One by one, the students joined our online classroom, filling up the Brady Bunch squares on my screen. I’d had a few months to learn their names, and to see who was doing well in the class and who was not. But I didn’t really know any of my students personally. They came to my classroom, bringing their backpacks and laptops and Stanley cups, but little else.
I asked everyone to let me know how they were doing. As each student spoke, their little box expanded to fill most of my laptop screen. And I could see not just their face, but where they were speaking from, both physically and metaphorically. One student was outside, an early spring wind whipping her hair and plastering it against the red barn wall behind her. One was slumped next to their unmade bed, reluctantly turning his camera on to speak, then quickly off again. One was in a gaming chair, one always showed up with a bath towel around his neck. One by one, I saw their bedrooms and living rooms and decks. I saw the art on their walls, met their pets, heard their families or roommates in the background.
And it was magical. My heart truly opened up. I finally saw that these students, who’d made it into a highly selective university, who’d been ejected from their normal college lives so abruptly, who were doing their best in a really messed up time in history, were special little snowflakes.
A student-centered sonder.
Why did it take Zoom and the pandemic for me to see the full humanity of my students? Maybe it was the repeated admonishments from the administration to have grace and kindness. Maybe it was the shift from students coming into my classroom to me being invited into their lives. Maybe I needed a concrete way to visualize the diverse contexts from which each student was participating in my class. Maybe I was finally growing up.
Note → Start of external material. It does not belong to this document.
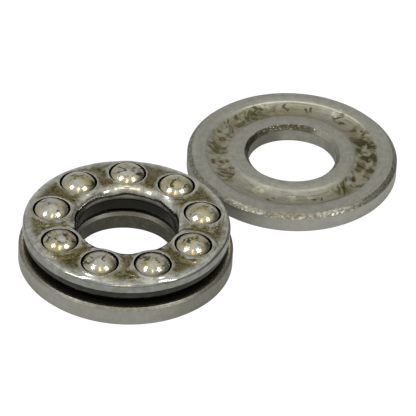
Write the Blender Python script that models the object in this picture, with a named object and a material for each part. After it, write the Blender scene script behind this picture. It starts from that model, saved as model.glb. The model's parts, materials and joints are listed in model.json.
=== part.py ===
"""A single-direction thrust ball bearing, laid out open.

The lower washer lies flat with the cage and its balls on top of it. The other
washer is lifted off and lies beside them, raceway up. The origin is at the
bottom, midway between the two washers, and +X points from the bearing's axis
to the loose washer's axis.
"""

import math

import bmesh
import bpy
from mathutils import Matrix, Vector

MM = 0.001

# The bearing.
OUTER_DIAMETER = 24.0 * MM
SHAFT_WASHER_BORE = 10.0 * MM
HOUSING_WASHER_BORE = 11.0 * MM
CLOSED_HEIGHT = 8.5 * MM
PITCH_DIAMETER = 17.0 * MM
BALL_DIAMETER = 4.762 * MM
BALL_COUNT = 9
FIRST_BALL_ANGLE = math.radians(46.5)

# The raceways and the washers' edges.
GROOVE_RADIUS = 0.54 * BALL_DIAMETER
GROOVE_DEPTH = 0.5 * MM
RUNNING_CLEARANCE = 0.03 * MM
HOUSING_WASHER_OUTER_CHAMFER = 0.3 * MM
SHAFT_WASHER_OUTER_CHAMFER = 0.5 * MM
HOUSING_WASHER_BORE_CHAMFER = 0.35 * MM
SHAFT_WASHER_BORE_CHAMFER = 0.48 * MM
BACK_CHAMFER = 0.25 * MM

# The cage: two pressed sheet halves that meet at a seam, level with the balls' centres.
SHEET = 0.3 * MM
CAGE_INNER_RADIUS = 5.6 * MM
UPPER_SHELL_OUTER_RADIUS = 11.6 * MM
LOWER_SHELL_OUTER_RADIUS = 11.5 * MM
UPPER_OUTER_SHOULDER = 1.1 * MM
UPPER_INNER_SHOULDER = 1.35 * MM
LOWER_SHOULDER = 1.5 * MM
UPPER_OUTER_EDGE_RADIUS = 0.5 * MM
LOWER_OUTER_EDGE_RADIUS = 1.2 * MM
UPPER_INNER_EDGE_RADIUS = 0.95 * MM
LOWER_INNER_EDGE_RADIUS = 0.4 * MM
SEAM_GAP = 0.1 * MM

# The pockets: a ball seat cut through each half, with a raised collar round it.
POCKET_RADIUS = 2.58 * MM
COLLAR_RADIUS = 2.85 * MM
COLLAR_RISE = 0.12 * MM
COLLAR_BOTTOM = 0.7 * MM

# The layout.
GAP_BETWEEN_WASHERS = 2.0 * MM

# Facets. Multiples of four put a corner on each axis.
WASHER_SEGMENTS = 72
CAGE_SEGMENTS = 48
GROOVE_STEPS = 6
EDGE_STEPS = 2
COLLAR_SEGMENTS = 20
COLLAR_STEPS = 1
POCKET_SEGMENTS = 20
POCKET_RINGS = 12
BALL_SUBDIVISIONS = 3
SHARP_ANGLE = math.radians(32.0)

# Derived values.
OUTER_RADIUS = OUTER_DIAMETER / 2
PITCH_RADIUS = PITCH_DIAMETER / 2
BALL_RADIUS = BALL_DIAMETER / 2
BALL_CENTRE_HEIGHT = CLOSED_HEIGHT / 2
GROOVE_FLOOR = BALL_CENTRE_HEIGHT - BALL_RADIUS - RUNNING_CLEARANCE
WASHER_THICKNESS = GROOVE_FLOOR + GROOVE_DEPTH
HALF_SPACING = OUTER_RADIUS + GAP_BETWEEN_WASHERS / 2


def clear_scene():
    for obj in list(bpy.data.objects):
        bpy.data.objects.remove(obj, do_unlink=True)


def make_material(name, colour, roughness):
    material = bpy.data.materials.new(name)
    material.use_nodes = True
    shader = material.node_tree.nodes["Principled BSDF"]
    shader.inputs["Base Color"].default_value = (*colour, 1.0)
    shader.inputs["Roughness"].default_value = roughness
    shader.inputs["Metallic"].default_value = 1.0
    return material


def arc(centre, radius, start, end, steps):
    """Points from angle start to angle end, both in degrees, both included."""
    points = []
    for step in range(steps + 1):
        angle = math.radians(start + (end - start) * step / steps)
        points.append((centre[0] + radius * math.cos(angle), centre[1] + radius * math.sin(angle)))
    return points


def spin_outline(bm, outline, segments, centre=Vector(), closed=True):
    """Turn an outline of (radius, height) points about the vertical line at centre.

    An open outline starts and ends on the line, so the solid closes at both poles.
    """
    verts = [bm.verts.new(centre + Vector((radius, 0.0, height))) for radius, height in outline]
    ends = zip(verts, verts[1:] + verts[:1]) if closed else zip(verts, verts[1:])
    edges = [bm.edges.new(pair) for pair in ends]
    bmesh.ops.spin(
        bm,
        geom=verts + edges,
        cent=centre,
        axis=(0.0, 0.0, 1.0),
        angle=math.tau,
        steps=segments,
        use_merge=True,
    )


def finish_mesh(bm, name):
    """Weld, face outwards, shade smooth between sharp edges, and return the mesh."""
    bmesh.ops.remove_doubles(bm, verts=bm.verts, dist=0.0001 * MM)
    bmesh.ops.recalc_face_normals(bm, faces=bm.faces)
    mesh = bpy.data.meshes.new(name)
    bm.to_mesh(mesh)
    bm.free()
    mesh.shade_smooth()
    mesh.set_sharp_from_angle(angle=SHARP_ANGLE)
    return mesh


def place(name, mesh, parent, location=(0.0, 0.0, 0.0), turn=0.0, material=None):
    obj = bpy.data.objects.new(name, mesh)
    bpy.context.scene.collection.objects.link(obj)
    obj.parent = parent
    obj.location = location
    obj.rotation_euler = (0.0, 0.0, turn)
    if material and not mesh.materials:
        mesh.materials.append(material)
    return obj


def make_axis(name, location):
    axis = bpy.data.objects.new(name, None)
    bpy.context.scene.collection.objects.link(axis)
    axis.empty_display_size = CLOSED_HEIGHT
    axis.location = location
    return axis


def ball_angles():
    return [FIRST_BALL_ANGLE + math.tau * number / BALL_COUNT for number in range(BALL_COUNT)]


def ball_centre(angle):
    return Vector((PITCH_RADIUS * math.cos(angle), PITCH_RADIUS * math.sin(angle), BALL_CENTRE_HEIGHT))


def washer_mesh(name, bore_diameter, bore_chamfer, outer_chamfer):
    """A flat ring with its back at height 0 and a ball groove in its top face."""
    bore = bore_diameter / 2
    top = WASHER_THICKNESS
    half_angle = math.degrees(math.acos(1.0 - GROOVE_DEPTH / GROOVE_RADIUS))
    groove_centre = (PITCH_RADIUS, GROOVE_FLOOR + GROOVE_RADIUS)
    groove = arc(groove_centre, GROOVE_RADIUS, -90.0 + half_angle, -90.0 - half_angle, GROOVE_STEPS)
    outline = [
        (OUTER_RADIUS - BACK_CHAMFER, 0.0),
        (OUTER_RADIUS, BACK_CHAMFER),
        (OUTER_RADIUS, top - outer_chamfer),
        (OUTER_RADIUS - outer_chamfer, top),
        *groove,
        (bore + bore_chamfer, top),
        (bore, top - bore_chamfer),
        (bore, bore_chamfer),
        (bore + bore_chamfer, 0.0),
    ]
    bm = bmesh.new()
    spin_outline(bm, outline, WASHER_SEGMENTS)
    return finish_mesh(bm, name)


def shell_outline(outer_radius, outer_shoulder, inner_shoulder, outer_edge, inner_edge):
    """Section of one pressed half: a plate between two shoulders, with a rounded skirt at each side.

    Heights are measured from the balls' centres, towards the plate.
    """
    skirt_end = SEAM_GAP / 2
    outer_corner = (outer_radius - outer_edge, outer_shoulder - outer_edge)
    inner_corner = (CAGE_INNER_RADIUS + inner_edge, inner_shoulder - inner_edge)
    outside = [
        (outer_radius, skirt_end),
        *arc(outer_corner, outer_edge, 0.0, 90.0, EDGE_STEPS),
        *arc(inner_corner, inner_edge, 90.0, 180.0, EDGE_STEPS),
        (CAGE_INNER_RADIUS, skirt_end),
    ]
    inside = [
        (CAGE_INNER_RADIUS + SHEET, skirt_end),
        *arc(inner_corner, inner_edge - SHEET, 180.0, 90.0, EDGE_STEPS),
        *arc(outer_corner, outer_edge - SHEET, 90.0, 0.0, EDGE_STEPS),
        (outer_radius - SHEET, skirt_end),
    ]
    return outside + inside


def stand_on_balls(outline, side):
    """Heights above the ground for a half on the upper (+1) or lower (-1) side of the balls."""
    return [(radius, BALL_CENTRE_HEIGHT + side * height) for radius, height in outline]


def shell_mesh(name, outline, side):
    bm = bmesh.new()
    spin_outline(bm, stand_on_balls(outline, side), CAGE_SEGMENTS)
    return finish_mesh(bm, name)


def pocket_cutter_mesh():
    """A ball seat at every ball's place."""
    bm = bmesh.new()
    for angle in ball_angles():
        bmesh.ops.create_uvsphere(
            bm,
            u_segments=POCKET_SEGMENTS,
            v_segments=POCKET_RINGS,
            radius=POCKET_RADIUS,
            matrix=Matrix.Translation(ball_centre(angle)),
        )
    return finish_mesh(bm, "pocket_cutters")


def collar_mesh(name, top, side):
    """A slice of a sphere at every ball's place, which the seats hollow into collars."""
    low = math.degrees(math.asin(COLLAR_BOTTOM / COLLAR_RADIUS))
    high = math.degrees(math.asin(top / COLLAR_RADIUS))
    outline = [
        (0.0, side * COLLAR_BOTTOM),
        *[(radius, side * height) for radius, height in arc((0, 0), COLLAR_RADIUS, low, high, COLLAR_STEPS)],
        (0.0, side * top),
    ]
    bm = bmesh.new()
    for angle in ball_angles():
        spin_outline(bm, outline, COLLAR_SEGMENTS, ball_centre(angle), closed=False)
    return finish_mesh(bm, name)


def make_guide(name, mesh, parent):
    """An object that only shapes others."""
    guide = place(name, mesh, parent)
    guide.hide_render = True
    guide.display_type = "WIRE"
    return guide


def add_boolean(obj, operand, operation):
    modifier = obj.modifiers.new(operation.lower(), "BOOLEAN")
    modifier.operation = operation
    modifier.object = operand
    modifier.solver = "EXACT"


def make_cage(axis, material):
    cutters = make_guide("pocket_cutters", pocket_cutter_mesh(), axis)
    halves = {
        "cage_upper_shell": (
            UPPER_SHELL_OUTER_RADIUS,
            UPPER_OUTER_SHOULDER,
            UPPER_INNER_SHOULDER,
            UPPER_OUTER_EDGE_RADIUS,
            UPPER_INNER_EDGE_RADIUS,
            1,
        ),
        "cage_lower_shell": (
            LOWER_SHELL_OUTER_RADIUS,
            LOWER_SHOULDER,
            LOWER_SHOULDER,
            LOWER_OUTER_EDGE_RADIUS,
            LOWER_INNER_EDGE_RADIUS,
            -1,
        ),
    }
    for name, (outer_radius, outer_shoulder, inner_shoulder, outer_edge, inner_edge, side) in halves.items():
        outline = shell_outline(outer_radius, outer_shoulder, inner_shoulder, outer_edge, inner_edge)
        shell = place(name, shell_mesh(name, outline, side), axis, material=material)
        collar_top = inner_shoulder + COLLAR_RISE
        guide_name = name + "_collars"
        collars = make_guide(guide_name, collar_mesh(guide_name, collar_top, side), axis)
        add_boolean(shell, collars, "UNION")
        add_boolean(shell, cutters, "DIFFERENCE")


def make_balls(axis, material):
    bm = bmesh.new()
    bmesh.ops.create_icosphere(bm, subdivisions=BALL_SUBDIVISIONS, radius=BALL_RADIUS)
    mesh = finish_mesh(bm, "ball")
    for number, angle in enumerate(ball_angles(), start=1):
        place(f"ball_{number}", mesh, axis, ball_centre(angle), angle, material)


def main():
    clear_scene()
    ground_steel = make_material("ground_steel", (0.42, 0.42, 0.40), 0.38)
    pressed_steel = make_material("pressed_steel", (0.50, 0.49, 0.46), 0.30)
    polished_steel = make_material("polished_steel", (0.62, 0.61, 0.57), 0.08)

    bearing_axis = make_axis("bearing_axis", (-HALF_SPACING, 0.0, 0.0))
    turnover_axis = make_axis("turnover_axis", (0.0, 0.0, BALL_CENTRE_HEIGHT))

    lower = washer_mesh(
        "lower_washer",
        HOUSING_WASHER_BORE,
        HOUSING_WASHER_BORE_CHAMFER,
        HOUSING_WASHER_OUTER_CHAMFER,
    )
    place("lower_washer", lower, bearing_axis, material=ground_steel)
    make_cage(bearing_axis, pressed_steel)
    make_balls(bearing_axis, polished_steel)
    upper = washer_mesh(
        "upper_washer",
        SHAFT_WASHER_BORE,
        SHAFT_WASHER_BORE_CHAMFER,
        SHAFT_WASHER_OUTER_CHAMFER,
    )
    resting_place = (HALF_SPACING, 0.0, -BALL_CENTRE_HEIGHT)
    place("upper_washer", upper, turnover_axis, resting_place, material=ground_steel)


main()
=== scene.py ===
"""The looks of an opened thrust ball bearing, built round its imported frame."""

import json
import math

import bmesh
import bpy
import numpy as np
from mathutils import Matrix, Vector


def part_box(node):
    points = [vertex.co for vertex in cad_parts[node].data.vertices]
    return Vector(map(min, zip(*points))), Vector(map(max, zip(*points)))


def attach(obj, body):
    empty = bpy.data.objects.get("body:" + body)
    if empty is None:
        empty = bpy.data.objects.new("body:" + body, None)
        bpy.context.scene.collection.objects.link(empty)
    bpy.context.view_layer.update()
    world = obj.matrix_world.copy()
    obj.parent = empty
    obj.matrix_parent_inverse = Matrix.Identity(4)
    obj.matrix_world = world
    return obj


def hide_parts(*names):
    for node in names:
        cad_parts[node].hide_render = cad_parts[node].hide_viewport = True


MM = 0.001

# The camera.
CAMERA_AZIMUTH = math.radians(-45.4)
CAMERA_PITCH = math.radians(37.15)
CAMERA_ROLL = math.radians(2.86)
CAMERA_DISTANCE = 675.7 * MM
CAMERA_LENS = 519.2
CAMERA_SENSOR = 36.0
CAMERA_CLIP = (0.01, 10.0)
CAMERA_TARGET = Vector((-1.72, -1.46, 2.5)) * MM

# The washers. A ball's groove is a little wider in section than the ball, and a fillet
# takes FILLET_MOST of an edge at the most.
WASHER_SEGMENTS = 360
HOUSING_WASHER_OUTER_CHAMFER = 0.3 * MM
SHAFT_WASHER_OUTER_CHAMFER = 0.5 * MM
HOUSING_WASHER_BORE_CHAMFER = 0.35 * MM
SHAFT_WASHER_BORE_CHAMFER = 0.48 * MM
BACK_CHAMFER = 0.25 * MM
EDGE_FILLET = 0.07 * MM
RUNNING_CLEARANCE = 0.03 * MM
GROOVE_TO_BALL = 1.08
GROOVE_STEPS = 24
FILLET_STEPS = 4
FILLET_MOST = 0.45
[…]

However it happened, this experience of sonder stuck with me, and it changed the way I taught.
Not entirely, though—I still never read my teaching evaluations.
Sonder. n. The realization that each random passerby is living a life as vivid and complex as your own — populated with their own ambitions, friends, routines, worries and inherited craziness — an epic story that continues invisibly around you like an anthill sprawling deep underground, with elaborate passageways to thousands of other lives that you'll never know existed, in which you might appear only once, as an extra sipping coffee in the background, as a blur of traffic passing on the highway, as a lighted window at dusk. (via the Dictionary of Obscure Sorrows)
https://thefora.org/index.php
https://www.reddit.com/r/Professors/
This brings me back! As a new semester approaches, I appreciate this reminder that students have rich and varied lives, real struggles and delights. Zooming during the shutdown gave us all an acute feeling of solidarity. We had pet happy hour on Friday afternoons, at the end of studio. I loved seeing their faces light up as they talked about and showed off their pets. Once, I was meeting with an undergrad student early in the morning, to coach him through his pending role as a reading discussion leader. He was sitting at a dining room table. He twisted the laptop to reveal his baby quietly chilling in a car seat. You never do know.